According to the story, when Captain Miles Standish asked his friend John Alden to propose marriage to Priscilla Mullins on his behalf, Priscilla said to Alden, "Why don't you speak for yourself, John!" Apparently, he did. Ten generations later, one of the Aldens' descendents, Emily Post, took her ancestor's advice to heart and spoke for herself to millions of Americans about how to behave in polite society, acknowledging, according to Baltimore Sun reporter Katherine Scarborough, that her training "consisted of nothing more complicated than the accident of good birth and life among people trained like herself from infancy to do the right thing at the right time in the right way."
Although she moved from Baltimore to New York with her family in 1878, Post never forgot her Baltimore roots.
Her father, Bruce Price, by the way, went on to design important buildings in New York and Canada and was one of the architects whose work influenced Frank Lloyd Wright.

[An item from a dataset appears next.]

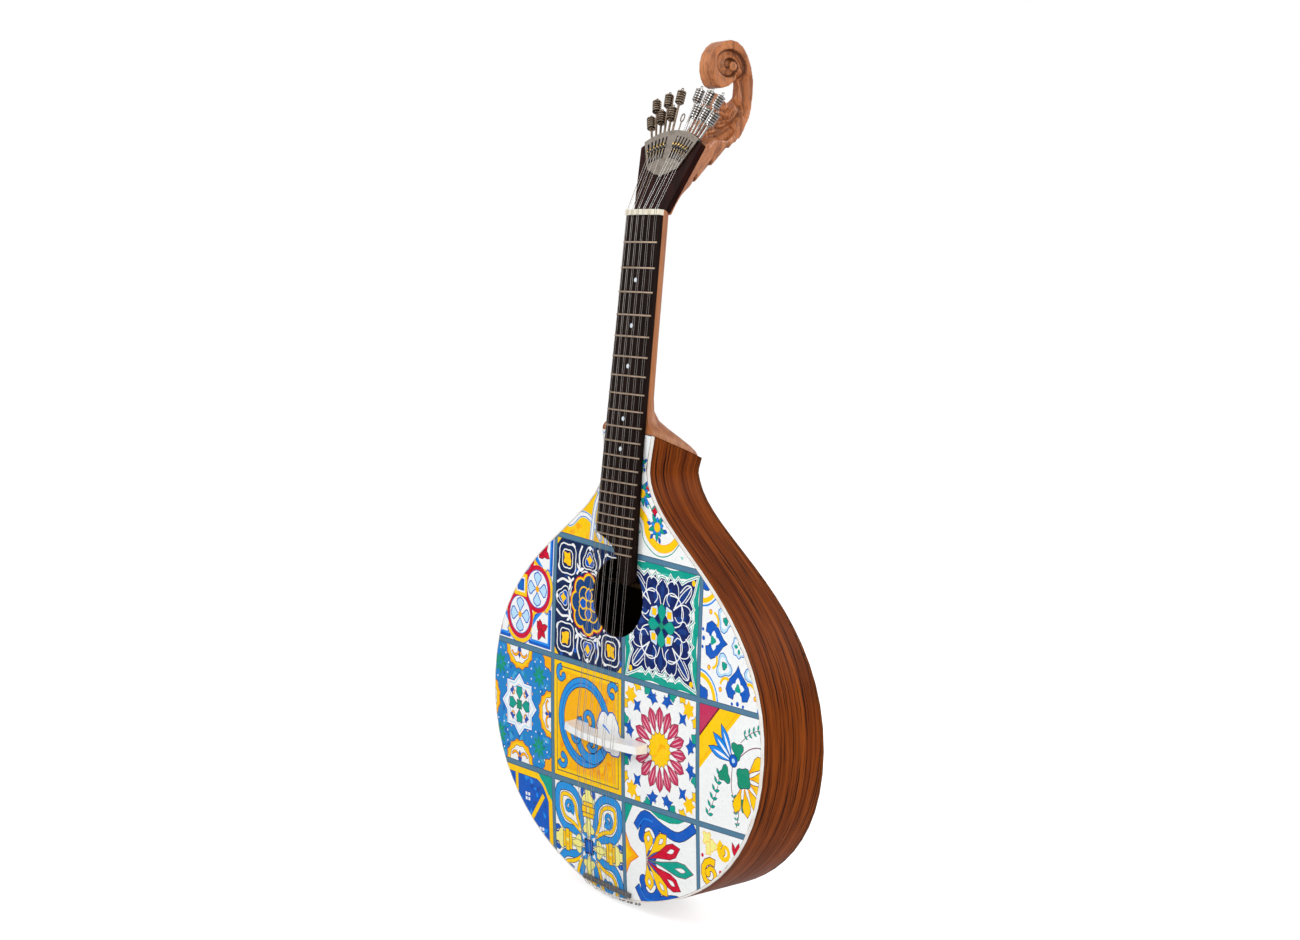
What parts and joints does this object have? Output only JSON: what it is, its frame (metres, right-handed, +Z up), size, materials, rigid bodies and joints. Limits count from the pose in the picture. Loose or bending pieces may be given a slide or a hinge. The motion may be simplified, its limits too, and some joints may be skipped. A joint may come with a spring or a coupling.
{
  "type": "portuguese guitar",
  "caption": "Round-bodied Portuguese guitar with a tile-painted soundboard, paired steel strings, a fan-shaped screw tuning machine and a carved scroll head.",
  "frame": {"origin": "middle of the soundboard's lower edge, at the front, where a stand's cradle takes the body", "axes": "+Z up the body to the head, -Y out of the soundboard towards the listener, +X the treble side"},
  "size_m": [0.394, 0.1539, 0.8085],
  "materials": {
    "painted_top": "gloss",
    "walnut": "satin",
    "cedar": "satin",
    "spruce": "raw",
    "ebony": "satin",
    "rosewood": "gloss",
    "bone": "satin",
    "white_edge": "satin",
    "nickel": "satin",
    "knob_steel": "polished",
    "brass": "polished",
    "steel": "polished"
  },
  "bodies": {
    "guitar_body": {"soundboard": "painted_top", "back": "walnut", "rib_treble": "walnut", "rib_bass": "walnut", "binding": "white_edge", "lining_top": "spruce", "lining_back": "spruce", "neck_block": "spruce", "tail_block": "spruce", "top_brace_lower": "spruce", "top_brace_upper": "spruce", "back_brace_lower": "spruce", "back_brace_upper": "spruce", "neck": "cedar", "fingerboard": "ebony", "fingerboard_wedge": "cedar", "nut": "bone", "head_plate": "rosewood", "scroll_head": "cedar", "fan_plate": "nickel", "bridge": "white_edge", "tail_bar": "ebony", "tailpiece": "steel", "string_01": "steel", "string_02": "steel", "string_03": "steel", "string_04": "steel", "string_05": "steel", "string_06": "steel", "string_07": "steel", "string_08": "steel", "string_09": "steel", "string_10": "steel", "string_11": "steel", "string_12": "steel"},
    "screw_01": {"tuner_screw_01": "knob_steel"},
    "screw_02": {"tuner_screw_02": "knob_steel"},
    "screw_03": {"tuner_screw_03": "knob_steel"},
    "screw_04": {"tuner_screw_04": "knob_steel"},
    "screw_05": {"tuner_screw_05": "knob_steel"},
    "screw_06": {"tuner_screw_06": "knob_steel"},
    "screw_07": {"tuner_screw_07": "knob_steel"},
    "screw_08": {"tuner_screw_08": "knob_steel"},
    "screw_09": {"tuner_screw_09": "knob_steel"},
    "screw_10": {"tuner_screw_10": "knob_steel"},
    "screw_11": {"tuner_screw_11": "knob_steel"},
    "screw_12": {"tuner_screw_12": "knob_steel"},
    "hook_01": {"tuner_hook_01": "brass"},
    "hook_02": {"tuner_hook_02": "brass"},
    "hook_03": {"tuner_hook_03": "brass"},
    "hook_04": {"tuner_hook_04": "brass"},
    "hook_05": {"tuner_hook_05": "brass"},
    "hook_06": {"tuner_hook_06": "brass"},
    "hook_07": {"tuner_hook_07": "brass"},
    "hook_08": {"tuner_hook_08": "brass"},
    "hook_09": {"tuner_hook_09": "brass"},
    "hook_10": {"tuner_hook_10": "brass"},
    "hook_11": {"tuner_hook_11": "brass"},
    "hook_12": {"tuner_hook_12": "brass"}
  },
  "joints": [
    {"name": "screw_turn_01", "type": "hinge", "parent": "guitar_body", "child": "screw_01", "pos_m": [-0.02656, 0.03886, 0.69337], "axis": [-0.454, 0.3047, 0.8373], "range_deg": [-5184, 7200]},
    {"name": "screw_turn_02", "type": "hinge", "parent": "guitar_body", "child": "screw_02", "pos_m": [-0.02276, 0.03947, 0.69503], "axis": [-0.3891, 0.3151, 0.8656], "range_deg": [-5184, 7200]},
    {"name": "screw_turn_03", "type": "hinge", "parent": "guitar_body", "child": "screw_03", "pos_m": [-0.01885, 0.03998, 0.69643], "axis": [-0.3223, 0.3238, 0.8896], "range_deg": [-5184, 7200]},
    {"name": "screw_turn_04", "type": "hinge", "parent": "guitar_body", "child": "screw_04", "pos_m": [-0.01484, 0.04039, 0.69756], "axis": [-0.2538, 0.3308, 0.9089], "range_deg": [-5184, 7200]},
    {"name": "screw_turn_05", "type": "hinge", "parent": "guitar_body", "child": "screw_05", "pos_m": [-0.01076, 0.0407, 0.69842], "axis": [-0.184, 0.3362, 0.9237], "range_deg": [-5184, 7200]},
    {"name": "screw_turn_06", "type": "hinge", "parent": "guitar_body", "child": "screw_06", "pos_m": [-0.00662, 0.04092, 0.69901], "axis": [-0.1132, 0.3398, 0.9337], "range_deg": [-5184, 7200]},
    {"name": "screw_turn_07", "type": "hinge", "parent": "guitar_body", "child": "screw_07", "pos_m": [0.00662, 0.04092, 0.69901], "axis": [0.1132, 0.3398, 0.9337], "range_deg": [-5184, 7200]},
    {"name": "screw_turn_08", "type": "hinge", "parent": "guitar_body", "child": "screw_08", "pos_m": [0.01076, 0.0407, 0.69842], "axis": [0.184, 0.3362, 0.9237], "range_deg": [-5184, 7200]},
    {"name": "screw_turn_09", "type": "hinge", "parent": "guitar_body", "child": "screw_09", "pos_m": [0.01484, 0.04039, 0.69756], "axis": [0.2538, 0.3308, 0.9089], "range_deg": [-5184, 7200]},
    {"name": "screw_turn_10", "type": "hinge", "parent": "guitar_body", "child": "screw_10", "pos_m": [0.01885, 0.03998, 0.69643], "axis": [0.3223, 0.3238, 0.8896], "range_deg": [-5184, 7200]},
    {"name": "screw_turn_11", "type": "hinge", "parent": "guitar_body", "child": "screw_11", "pos_m": [0.02276, 0.03947, 0.69503], "axis": [0.3891, 0.3151, 0.8656], "range_deg": [-5184, 7200]},
    {"name": "screw_turn_12", "type": "hinge", "parent": "guitar_body", "child": "screw_12", "pos_m": [0.02656, 0.03886, 0.69337], "axis": [0.454, 0.3047, 0.8373], "range_deg": [-5184, 7200]},
    {"name": "hook_slide_01", "type": "slide", "parent": "guitar_body", "child": "hook_01", "axis": [-0.454, 0.3047, 0.8373], "range_m": [-0.01, 0.0072], "deforming": ["string_01"]},
    {"name": "hook_slide_02", "type": "slide", "parent": "guitar_body", "child": "hook_02", "axis": [-0.3891, 0.3151, 0.8656], "range_m": [-0.01, 0.0072], "deforming": ["string_02"]},
    {"name": "hook_slide_03", "type": "slide", "parent": "guitar_body", "child": "hook_03", "axis": [-0.3223, 0.3238, 0.8896], "range_m": [-0.01, 0.0072], "deforming": ["string_03"]},
    {"name": "hook_slide_04", "type": "slide", "parent": "guitar_body", "child": "hook_04", "axis": [-0.2538, 0.3308, 0.9089], "range_m": [-0.01, 0.0072], "deforming": ["string_04"]},
    {"name": "hook_slide_05", "type": "slide", "parent": "guitar_body", "child": "hook_05", "axis": [-0.184, 0.3362, 0.9237], "range_m": [-0.01, 0.0072], "deforming": ["string_05"]},
    {"name": "hook_slide_06", "type": "slide", "parent": "guitar_body", "child": "hook_06", "axis": [-0.1132, 0.3398, 0.9337], "range_m": [-0.01, 0.0072], "deforming": ["string_06"]},
    {"name": "hook_slide_07", "type": "slide", "parent": "guitar_body", "child": "hook_07", "axis": [0.1132, 0.3398, 0.9337], "range_m": [-0.01, 0.0072], "deforming": ["string_07"]},
    {"name": "hook_slide_08", "type": "slide", "parent": "guitar_body", "child": "hook_08", "axis": [0.184, 0.3362, 0.9237], "range_m": [-0.01, 0.0072], "deforming": ["string_08"]},
    {"name": "hook_slide_09", "type": "slide", "parent": "guitar_body", "child": "hook_09", "axis": [0.2538, 0.3308, 0.9089], "range_m": [-0.01, 0.0072], "deforming": ["string_09"]},
    {"name": "hook_slide_10", "type": "slide", "parent": "guitar_body", "child": "hook_10", "axis": [0.3223, 0.3238, 0.8896], "range_m": [-0.01, 0.0072], "deforming": ["string_10"]},
    {"name": "hook_slide_11", "type": "slide", "parent": "guitar_body", "child": "hook_11", "axis": [0.3891, 0.3151, 0.8656], "range_m": [-0.01, 0.0072], "deforming": ["string_11"]},
    {"name": "hook_slide_12", "type": "slide", "parent": "guitar_body", "child": "hook_12", "axis": [0.454, 0.3047, 0.8373], "range_m": [-0.01, 0.0072], "deforming": ["string_12"]}
  ],
  "couplings": [
    {"joint": "screw_turn_01", "follows": "hook_slide_01", "rad_per_m": -12566},
    {"joint": "screw_turn_02", "follows": "hook_slide_02", "rad_per_m": -12566},
    {"joint": "screw_turn_03", "follows": "hook_slide_03", "rad_per_m": -12566},
    {"joint": "screw_turn_04", "follows": "hook_slide_04", "rad_per_m": -12566},
    {"joint": "screw_turn_05", "follows": "hook_slide_05", "rad_per_m": -12566},
    {"joint": "screw_turn_06", "follows": "hook_slide_06", "rad_per_m": -12566},
    {"joint": "screw_turn_07", "follows": "hook_slide_07", "rad_per_m": -12566},
    {"joint": "screw_turn_08", "follows": "hook_slide_08", "rad_per_m": -12566},
    {"joint": "screw_turn_09", "follows": "hook_slide_09", "rad_per_m": -12566},
    {"joint": "screw_turn_10", "follows": "hook_slide_10", "rad_per_m": -12566},
    {"joint": "screw_turn_11", "follows": "hook_slide_11", "rad_per_m": -12566},
    {"joint": "screw_turn_12", "follows": "hook_slide_12", "rad_per_m": -12566}
  ]
}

America's leading authority on etiquette, Emily Post said that her philosophy coincided with the easygoingness of Americans more than the propriety of the English. She said in a Baltimore Sun interview that any rule may be broken except rules stemming from kindliness and common sense, which she considers the basis of good manners at all times, in all places.
Post made $3,000 from her first book, published in 1904, a collection of letters home from her travels in Europe. Her third book, Etiquette: The Blue Book of Social Usage, published in 1922 by Funk & Wagnalls, was somewhat more successful: by 1946, the book, then in its 65th printing, was selling 5600 copies per week; when she died in 1960, the book was in its 89th printing. By the 1940's, her newspaper column was carried by over 150 papers with a combined readership of 13,000,000 people.
Since her death in 1960, Emily Post has become a franchise. Her granddaughter, great granddaughter in law, and other relatives have continued in the family business, with the Emily Post summer camp to teach manners to children, an etiquette column in Good Housekeeping, and additional books, including Teen Etiquette, Emily Post on Second Weddings, and The Etiquette Advantage in Business: Personal Skills for Professional Success.
Places of interest:
- 14 E. Chase St. Emily Post's Baltimore home
- Christ Episcopal Church, Chase and St. Paul Streets, which Emily Post's father designed and where she worshipped as a child.